MacArthur had already come and gone. Rather than fight on the beaches for every scrap of sand in the Pacific, MacArthur had eliminated the main forces and bypassed the rest, cutting them off from supply lines and leaving them to starve. It was working.

There was a secure American base on the end of the island. The plan was to clear the rest of the island and build an airstrip. But this wasn’t the main force and there was some confusion in the wake of them.

His troop and supply ship had sailed from California through a typhoon, the Pacific equivalent of a hurricane, and unloaded here in preparation for the base.

The captain went to unload the troops at the main base but someone needed to stay with the cargo. It was scut work. Sarge had looked around and found the big shouldered boy with the slow drawl and pointed. Now he was here. They were supposed to come back that night.

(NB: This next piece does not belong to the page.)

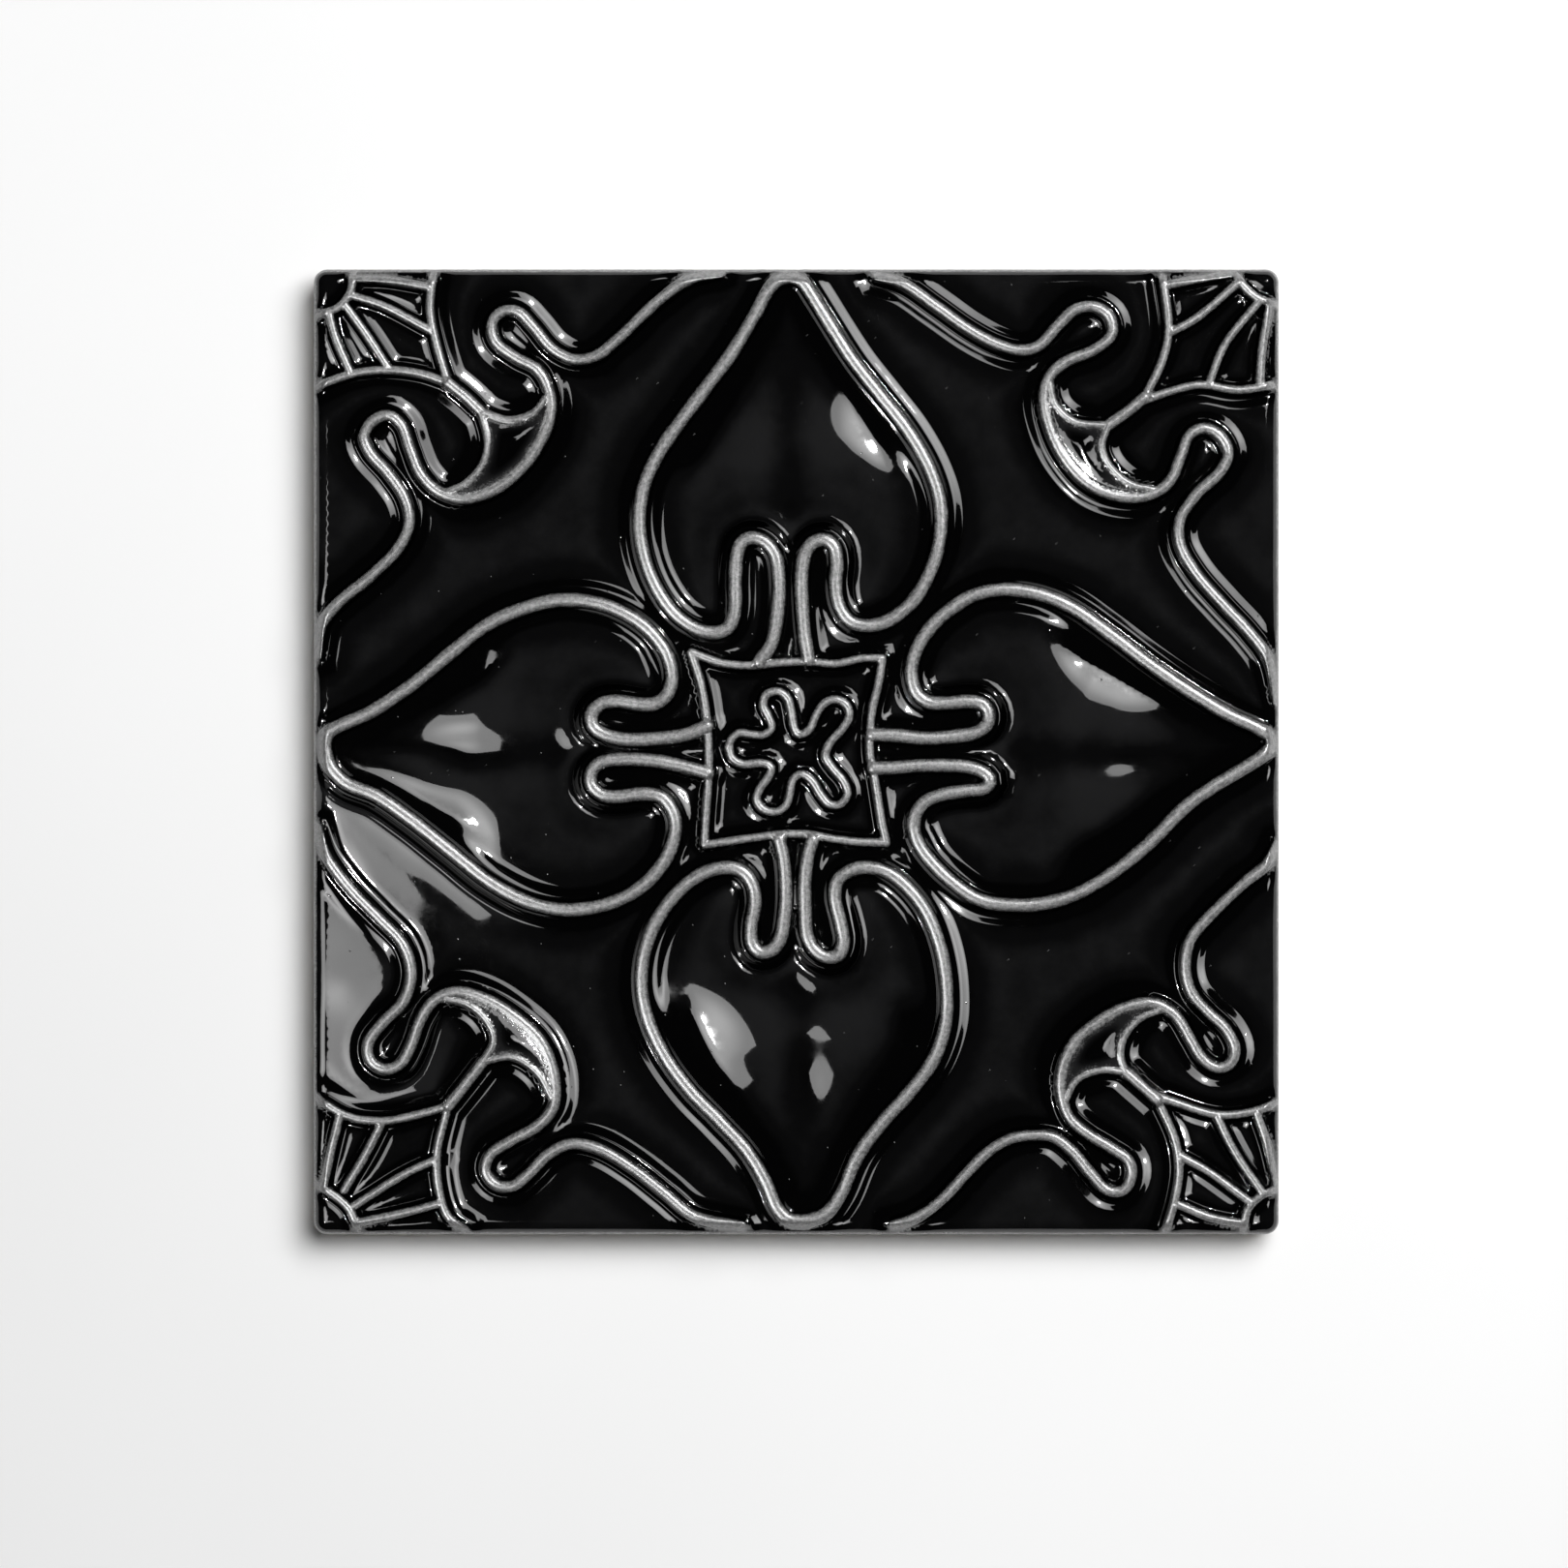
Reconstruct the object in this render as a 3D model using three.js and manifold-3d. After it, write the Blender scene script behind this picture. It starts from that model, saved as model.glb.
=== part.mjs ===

Staff Sergeant William Allen Ritchie Jr

Staff Sergeant William Allen Ritchie Jr

Then they forgot about him.

It had been a week and would take another week before supplies dwindled to the point that some quartermaster thought about it. No one ever imagined that the jungle was full of Japanese soldiers so hungry they resorted to cannibalism. The horrifying news would only come out later and be covered up, MacArthur not wanting to shame the Japanese further during the occupation.

So, every night the jungle would move and shuffle. Angry shouts would challenge in Japanese. He would fire into the darkness. They would hesitate until morning when they would fade back into the jungle.

But they could easily overrun him. And they were getting hungrier. His only weapon was deception and a rifle. Hiding behind the crates he started shouting to himself and changing position in the darkness, firing to make them think he was an entire squad.

After several days and long nights he realized he was forgotten. He was running low on food and ammunition. He finally broke into the crates. Theft was a court-martial offense under normal circumstances and he was a trustworthy soldier. But these were not normal circumstances.

In the crates he found K-rations, 2,830 calories of what the Army called food. He also found ammo, weapons and other things he could use in the game. That’s how he thought of it. He and his brothers had played Army for hours in the woods using nothing but sticks and rocks.

He was well-practiced and it was working. But it worked better at night. Now he had more props. The stack of crates had helped. The Japanese simply couldn’t imagine the Americans would leave a beach full of supplies to be guarded by one teenager.

During the day he dug foxholes down the beach and built fires out of driftwood. He scattered gear and moved behind the crates making noise, singing songs and talking.

At night he waited quietly until they came, growing in number and getting bolder. Then the battle began. At some point he was going to lose.

Two weeks passed before a boat sailed around the island to find the supplies. By then he had eaten the last of his food and was getting hungry. Two weeks alone on a hostile beach. Two weeks of mosquitos, no sleep and fear. Two weeks of nightly battles for his life against desperate, battle-hardened soldiers.

The sergeant looked at him in surprise and said, “I forgot about you!”


That’s all anyone ever said. The fact of the matter is that nobody cared. It was a desperate time of heart-searing stories. Everybody had one. My father had worse ones than that.

So, why tell it?

Because it’s not about what happened. It’s about how he responded. That’s the part that’s instructional. What it gave me was a pattern, an example of how to handle desperate situations. How my father had handled them. When no one was watching. When no one cared.

That’s what I thought about in waiting room after waiting room when Suzie was getting bad news leading to more bad news. That’s what I’ve thought about many times since. It’s how we set our “normal.” It’s how we decide what to do.

So now, whenever I face something difficult, when I’m looking for the easy way out, when I know no one is watching except God, when I’m not going to get any credit, when it’s dangerous to do the right thing, I remember that story, among others.

It makes it easier – and harder. If he could do that, then what can I do? Chances are, more than I think.